*Recorded data:*
───
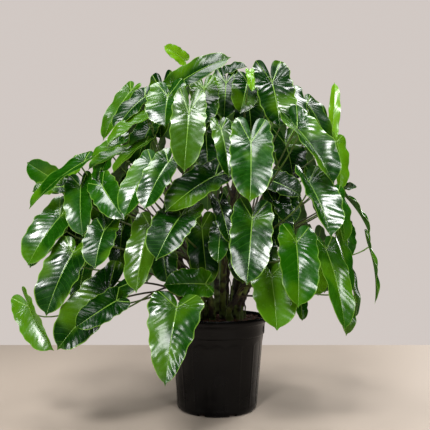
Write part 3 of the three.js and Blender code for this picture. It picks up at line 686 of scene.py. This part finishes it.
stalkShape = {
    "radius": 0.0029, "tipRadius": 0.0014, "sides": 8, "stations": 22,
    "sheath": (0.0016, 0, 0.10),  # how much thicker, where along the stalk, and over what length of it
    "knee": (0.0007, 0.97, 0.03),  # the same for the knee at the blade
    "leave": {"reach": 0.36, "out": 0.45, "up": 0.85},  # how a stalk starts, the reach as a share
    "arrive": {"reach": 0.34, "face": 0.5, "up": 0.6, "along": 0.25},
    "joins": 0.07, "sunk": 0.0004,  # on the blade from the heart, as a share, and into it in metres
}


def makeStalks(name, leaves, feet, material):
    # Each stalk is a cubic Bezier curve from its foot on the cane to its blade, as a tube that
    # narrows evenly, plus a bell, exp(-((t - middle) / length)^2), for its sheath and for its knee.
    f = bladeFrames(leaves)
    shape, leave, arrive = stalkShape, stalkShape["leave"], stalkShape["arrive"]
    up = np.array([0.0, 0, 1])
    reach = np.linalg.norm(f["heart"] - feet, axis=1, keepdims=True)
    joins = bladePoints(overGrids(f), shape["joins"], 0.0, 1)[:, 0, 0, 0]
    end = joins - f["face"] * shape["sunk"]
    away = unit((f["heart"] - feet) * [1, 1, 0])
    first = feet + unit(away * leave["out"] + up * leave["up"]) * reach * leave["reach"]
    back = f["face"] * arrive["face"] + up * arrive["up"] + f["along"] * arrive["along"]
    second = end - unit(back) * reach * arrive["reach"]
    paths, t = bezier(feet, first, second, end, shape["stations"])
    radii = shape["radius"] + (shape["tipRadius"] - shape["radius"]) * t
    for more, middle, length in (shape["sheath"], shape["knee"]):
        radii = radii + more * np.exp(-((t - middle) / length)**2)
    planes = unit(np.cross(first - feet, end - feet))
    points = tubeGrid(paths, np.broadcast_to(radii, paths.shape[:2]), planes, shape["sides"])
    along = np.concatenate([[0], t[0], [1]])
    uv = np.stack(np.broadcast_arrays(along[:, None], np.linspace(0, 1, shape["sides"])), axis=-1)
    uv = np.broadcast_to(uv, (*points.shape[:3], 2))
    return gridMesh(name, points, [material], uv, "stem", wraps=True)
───
*Task prompt:* Repeat the data precisely, line by line.

*The solution:*
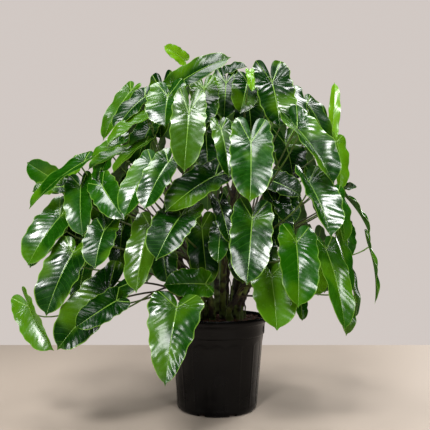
Write part 3 of the three.js and Blender code for this picture. It picks up at line 686 of scene.py. This part finishes it.
stalkShape = {
    "radius": 0.0029, "tipRadius": 0.0014, "sides": 8, "stations": 22,
    "sheath": (0.0016, 0, 0.10),  # how much thicker, where along the stalk, and over what length of it
    "knee": (0.0007, 0.97, 0.03),  # the same for the knee at the blade
    "leave": {"reach": 0.36, "out": 0.45, "up": 0.85},  # how a stalk starts, the reach as a share
    "arrive": {"reach": 0.34, "face": 0.5, "up": 0.6, "along": 0.25},
    "joins": 0.07, "sunk": 0.0004,  # on the blade from the heart, as a share, and into it in metres
}


def makeStalks(name, leaves, feet, material):
    # Each stalk is a cubic Bezier curve from its foot on the cane to its blade, as a tube that
    # narrows evenly, plus a bell, exp(-((t - middle) / length)^2), for its sheath and for its knee.
    f = bladeFrames(leaves)
    shape, leave, arrive = stalkShape, stalkShape["leave"], stalkShape["arrive"]
    up = np.array([0.0, 0, 1])
    reach = np.linalg.norm(f["heart"] - feet, axis=1, keepdims=True)
    joins = bladePoints(overGrids(f), shape["joins"], 0.0, 1)[:, 0, 0, 0]
    end = joins - f["face"] * shape["sunk"]
    away = unit((f["heart"] - feet) * [1, 1, 0])
    first = feet + unit(away * leave["out"] + up * leave["up"]) * reach * leave["reach"]
    back = f["face"] * arrive["face"] + up * arrive["up"] + f["along"] * arrive["along"]
    second = end - unit(back) * reach * arrive["reach"]
    paths, t = bezier(feet, first, second, end, shape["stations"])
    radii = shape["radius"] + (shape["tipRadius"] - shape["radius"]) * t
    for more, middle, length in (shape["sheath"], shape["knee"]):
        radii = radii + more * np.exp(-((t - middle) / length)**2)
    planes = unit(np.cross(first - feet, end - feet))
    points = tubeGrid(paths, np.broadcast_to(radii, paths.shape[:2]), planes, shape["sides"])
    along = np.concatenate([[0], t[0], [1]])
    uv = np.stack(np.broadcast_arrays(along[:, None], np.linspace(0, 1, shape["sides"])), axis=-1)
    uv = np.broadcast_to(uv, (*points.shape[:3], 2))
    return gridMesh(name, points, [material], uv, "stem", wraps=True)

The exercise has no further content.